When Grafana is up and running, it should be reachable at localhost:3000. A browser can be pointed to that URL to access a visualization dashboard. The browser will prompt for login credentials (user: admin and password: admin). When prompted, the default password should be changed and saved.

The browser first redirects to the Grafana home page to set up the source data. Click on the "Data sources" icon and then click on "InfluxDB". The following configuration options are recommended:

Name: InfluxDB
Query Language: InfluxQL
  URL: http://localhost:8086
  Access: Server (default)
  Whitelisted cookies: None (leave blank)
  All options left as their default (switches off)
Custom HTTP Headers
InfluxDB Details
  Database: geth
  User: <your-user-name>
  Password: <your-password>
  HTTP Method: GET

Click on "Save and test" and wait for the confirmation to pop up.

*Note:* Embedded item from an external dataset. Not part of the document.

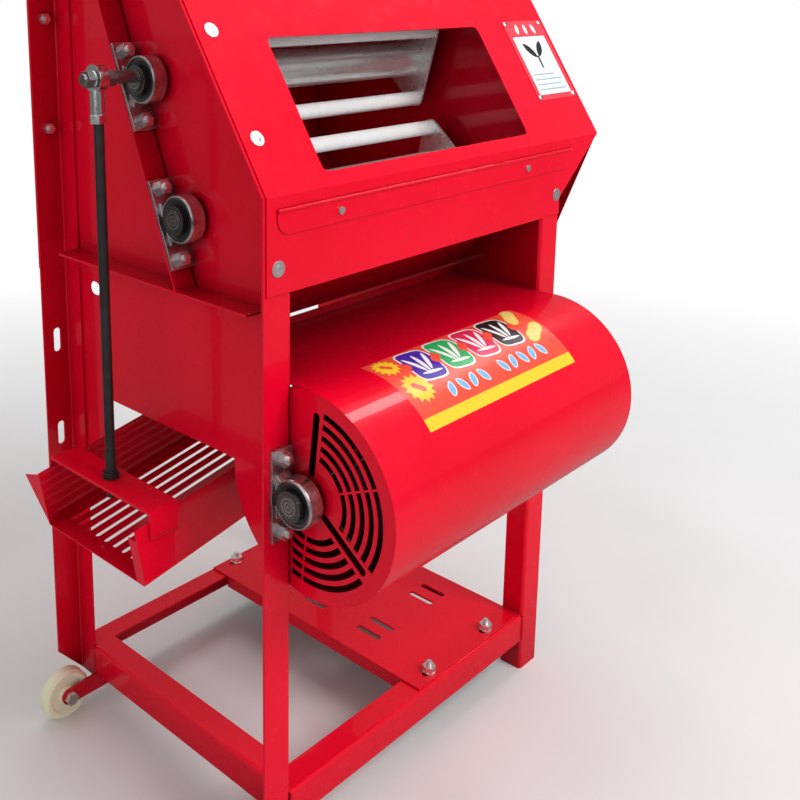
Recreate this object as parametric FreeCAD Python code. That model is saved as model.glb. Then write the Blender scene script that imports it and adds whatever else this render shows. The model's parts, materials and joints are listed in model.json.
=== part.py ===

Grafana is now set up to read data from InfluxDB. Now a dashboard can be created to interpret and display it. Dashboards properties are encoded in JSON files which can be created by anybody and easily imported. On the left bar, click on the "Dashboards" icon, then "Import".

For a Geth InfluxDB monitoring dashboard, copy the URL of this dashboard and paste it in the "Import page" in Grafana. After saving the dashboard, it should look like this:

Grafana 1

For a Geth Prometheus monitoring dashboard, copy the URL of this dashboard and paste it in the "Import page" in Grafana. After saving the dashboard, it should look like this:

Grafana 2


The dashboards can be customized further. Each panel can be edited, moved, removed or added. To learn more about how dashboards work, refer to Grafana's documentation.

Some users might also be interested in automatic alerting, which sets up alert notifications that are sent automatically when metrics reach certain values. Various communication channels are supported.


This page has outlined how to set up a simple node monitoring dashboard using Grafana.